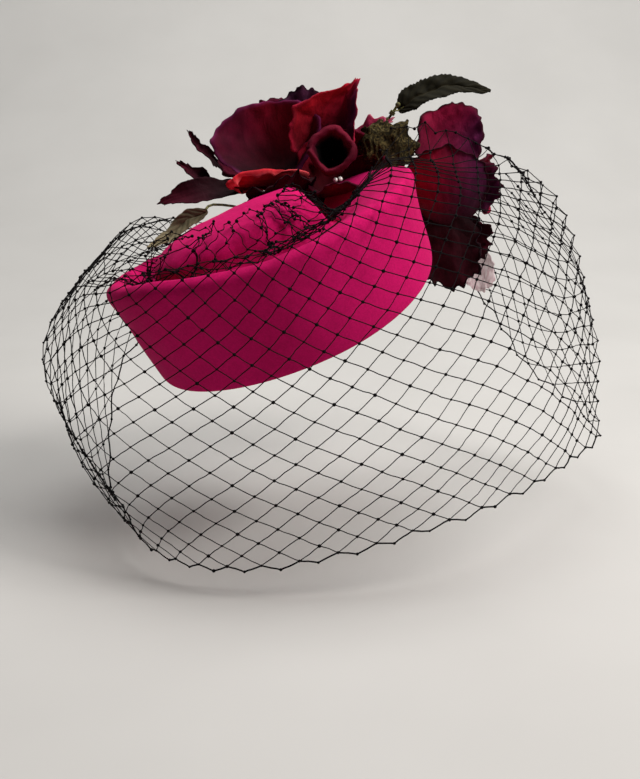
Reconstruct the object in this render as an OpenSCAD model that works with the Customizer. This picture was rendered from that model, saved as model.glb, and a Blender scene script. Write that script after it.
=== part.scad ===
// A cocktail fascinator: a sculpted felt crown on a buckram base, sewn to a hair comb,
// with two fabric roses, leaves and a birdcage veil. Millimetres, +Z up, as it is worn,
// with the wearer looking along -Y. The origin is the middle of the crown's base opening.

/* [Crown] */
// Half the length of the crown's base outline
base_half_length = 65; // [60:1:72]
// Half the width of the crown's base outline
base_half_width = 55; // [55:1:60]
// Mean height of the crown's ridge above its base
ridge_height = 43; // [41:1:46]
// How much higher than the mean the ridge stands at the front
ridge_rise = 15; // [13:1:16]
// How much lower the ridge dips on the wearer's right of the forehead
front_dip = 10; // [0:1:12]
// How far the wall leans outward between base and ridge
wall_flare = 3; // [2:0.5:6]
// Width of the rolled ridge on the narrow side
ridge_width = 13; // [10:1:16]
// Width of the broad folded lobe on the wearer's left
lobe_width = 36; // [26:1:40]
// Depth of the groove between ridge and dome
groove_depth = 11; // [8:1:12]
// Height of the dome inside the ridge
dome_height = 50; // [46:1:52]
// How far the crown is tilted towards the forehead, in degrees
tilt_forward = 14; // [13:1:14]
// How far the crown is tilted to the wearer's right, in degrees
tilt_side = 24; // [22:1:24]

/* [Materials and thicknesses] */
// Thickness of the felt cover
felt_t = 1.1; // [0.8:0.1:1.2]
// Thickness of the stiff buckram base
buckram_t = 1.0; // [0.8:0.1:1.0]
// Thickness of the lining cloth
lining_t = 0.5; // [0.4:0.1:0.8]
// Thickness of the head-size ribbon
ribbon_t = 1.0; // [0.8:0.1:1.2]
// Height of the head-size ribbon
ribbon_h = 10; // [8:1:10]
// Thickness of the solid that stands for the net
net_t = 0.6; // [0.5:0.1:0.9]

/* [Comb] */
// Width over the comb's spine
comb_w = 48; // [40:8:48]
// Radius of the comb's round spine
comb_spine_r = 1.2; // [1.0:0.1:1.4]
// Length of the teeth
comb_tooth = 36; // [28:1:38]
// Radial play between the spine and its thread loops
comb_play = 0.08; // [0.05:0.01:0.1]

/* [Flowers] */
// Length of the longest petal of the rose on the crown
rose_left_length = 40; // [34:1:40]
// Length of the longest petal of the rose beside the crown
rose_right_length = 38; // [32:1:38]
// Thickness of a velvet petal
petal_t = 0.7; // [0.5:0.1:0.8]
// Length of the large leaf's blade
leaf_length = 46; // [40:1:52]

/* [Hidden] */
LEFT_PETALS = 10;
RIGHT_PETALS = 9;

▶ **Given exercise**
Give back exactly the material above from its opening line to the line bearing "tilt_side = 24; // [22:1:24]".

▶ **In response**
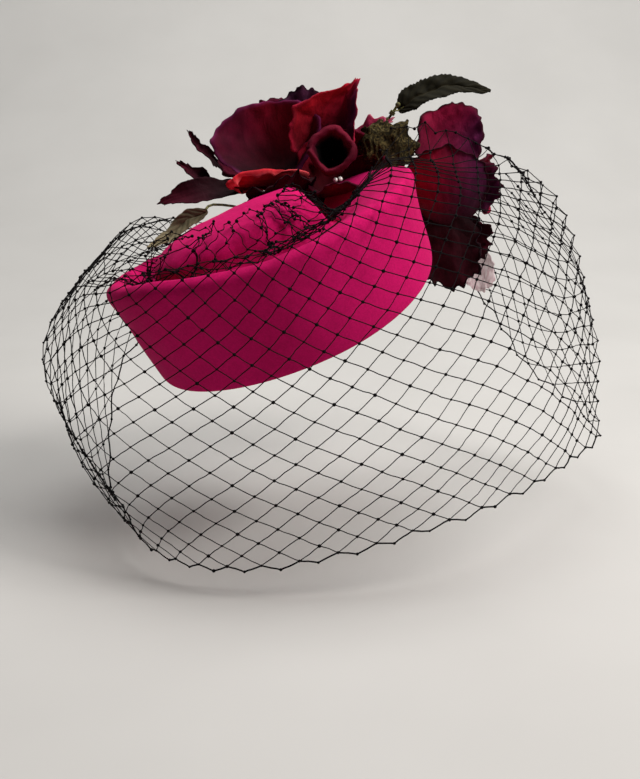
Reconstruct the object in this render as an OpenSCAD model that works with the Customizer. This picture was rendered from that model, saved as model.glb, and a Blender scene script. Write that script after it.
=== part.scad ===
// A cocktail fascinator: a sculpted felt crown on a buckram base, sewn to a hair comb,
// with two fabric roses, leaves and a birdcage veil. Millimetres, +Z up, as it is worn,
// with the wearer looking along -Y. The origin is the middle of the crown's base opening.

/* [Crown] */
// Half the length of the crown's base outline
base_half_length = 65; // [60:1:72]
// Half the width of the crown's base outline
base_half_width = 55; // [55:1:60]
// Mean height of the crown's ridge above its base
ridge_height = 43; // [41:1:46]
// How much higher than the mean the ridge stands at the front
ridge_rise = 15; // [13:1:16]
// How much lower the ridge dips on the wearer's right of the forehead
front_dip = 10; // [0:1:12]
// How far the wall leans outward between base and ridge
wall_flare = 3; // [2:0.5:6]
// Width of the rolled ridge on the narrow side
ridge_width = 13; // [10:1:16]
// Width of the broad folded lobe on the wearer's left
lobe_width = 36; // [26:1:40]
// Depth of the groove between ridge and dome
groove_depth = 11; // [8:1:12]
// Height of the dome inside the ridge
dome_height = 50; // [46:1:52]
// How far the crown is tilted towards the forehead, in degrees
tilt_forward = 14; // [13:1:14]
// How far the crown is tilted to the wearer's right, in degrees
tilt_side = 24; // [22:1:24]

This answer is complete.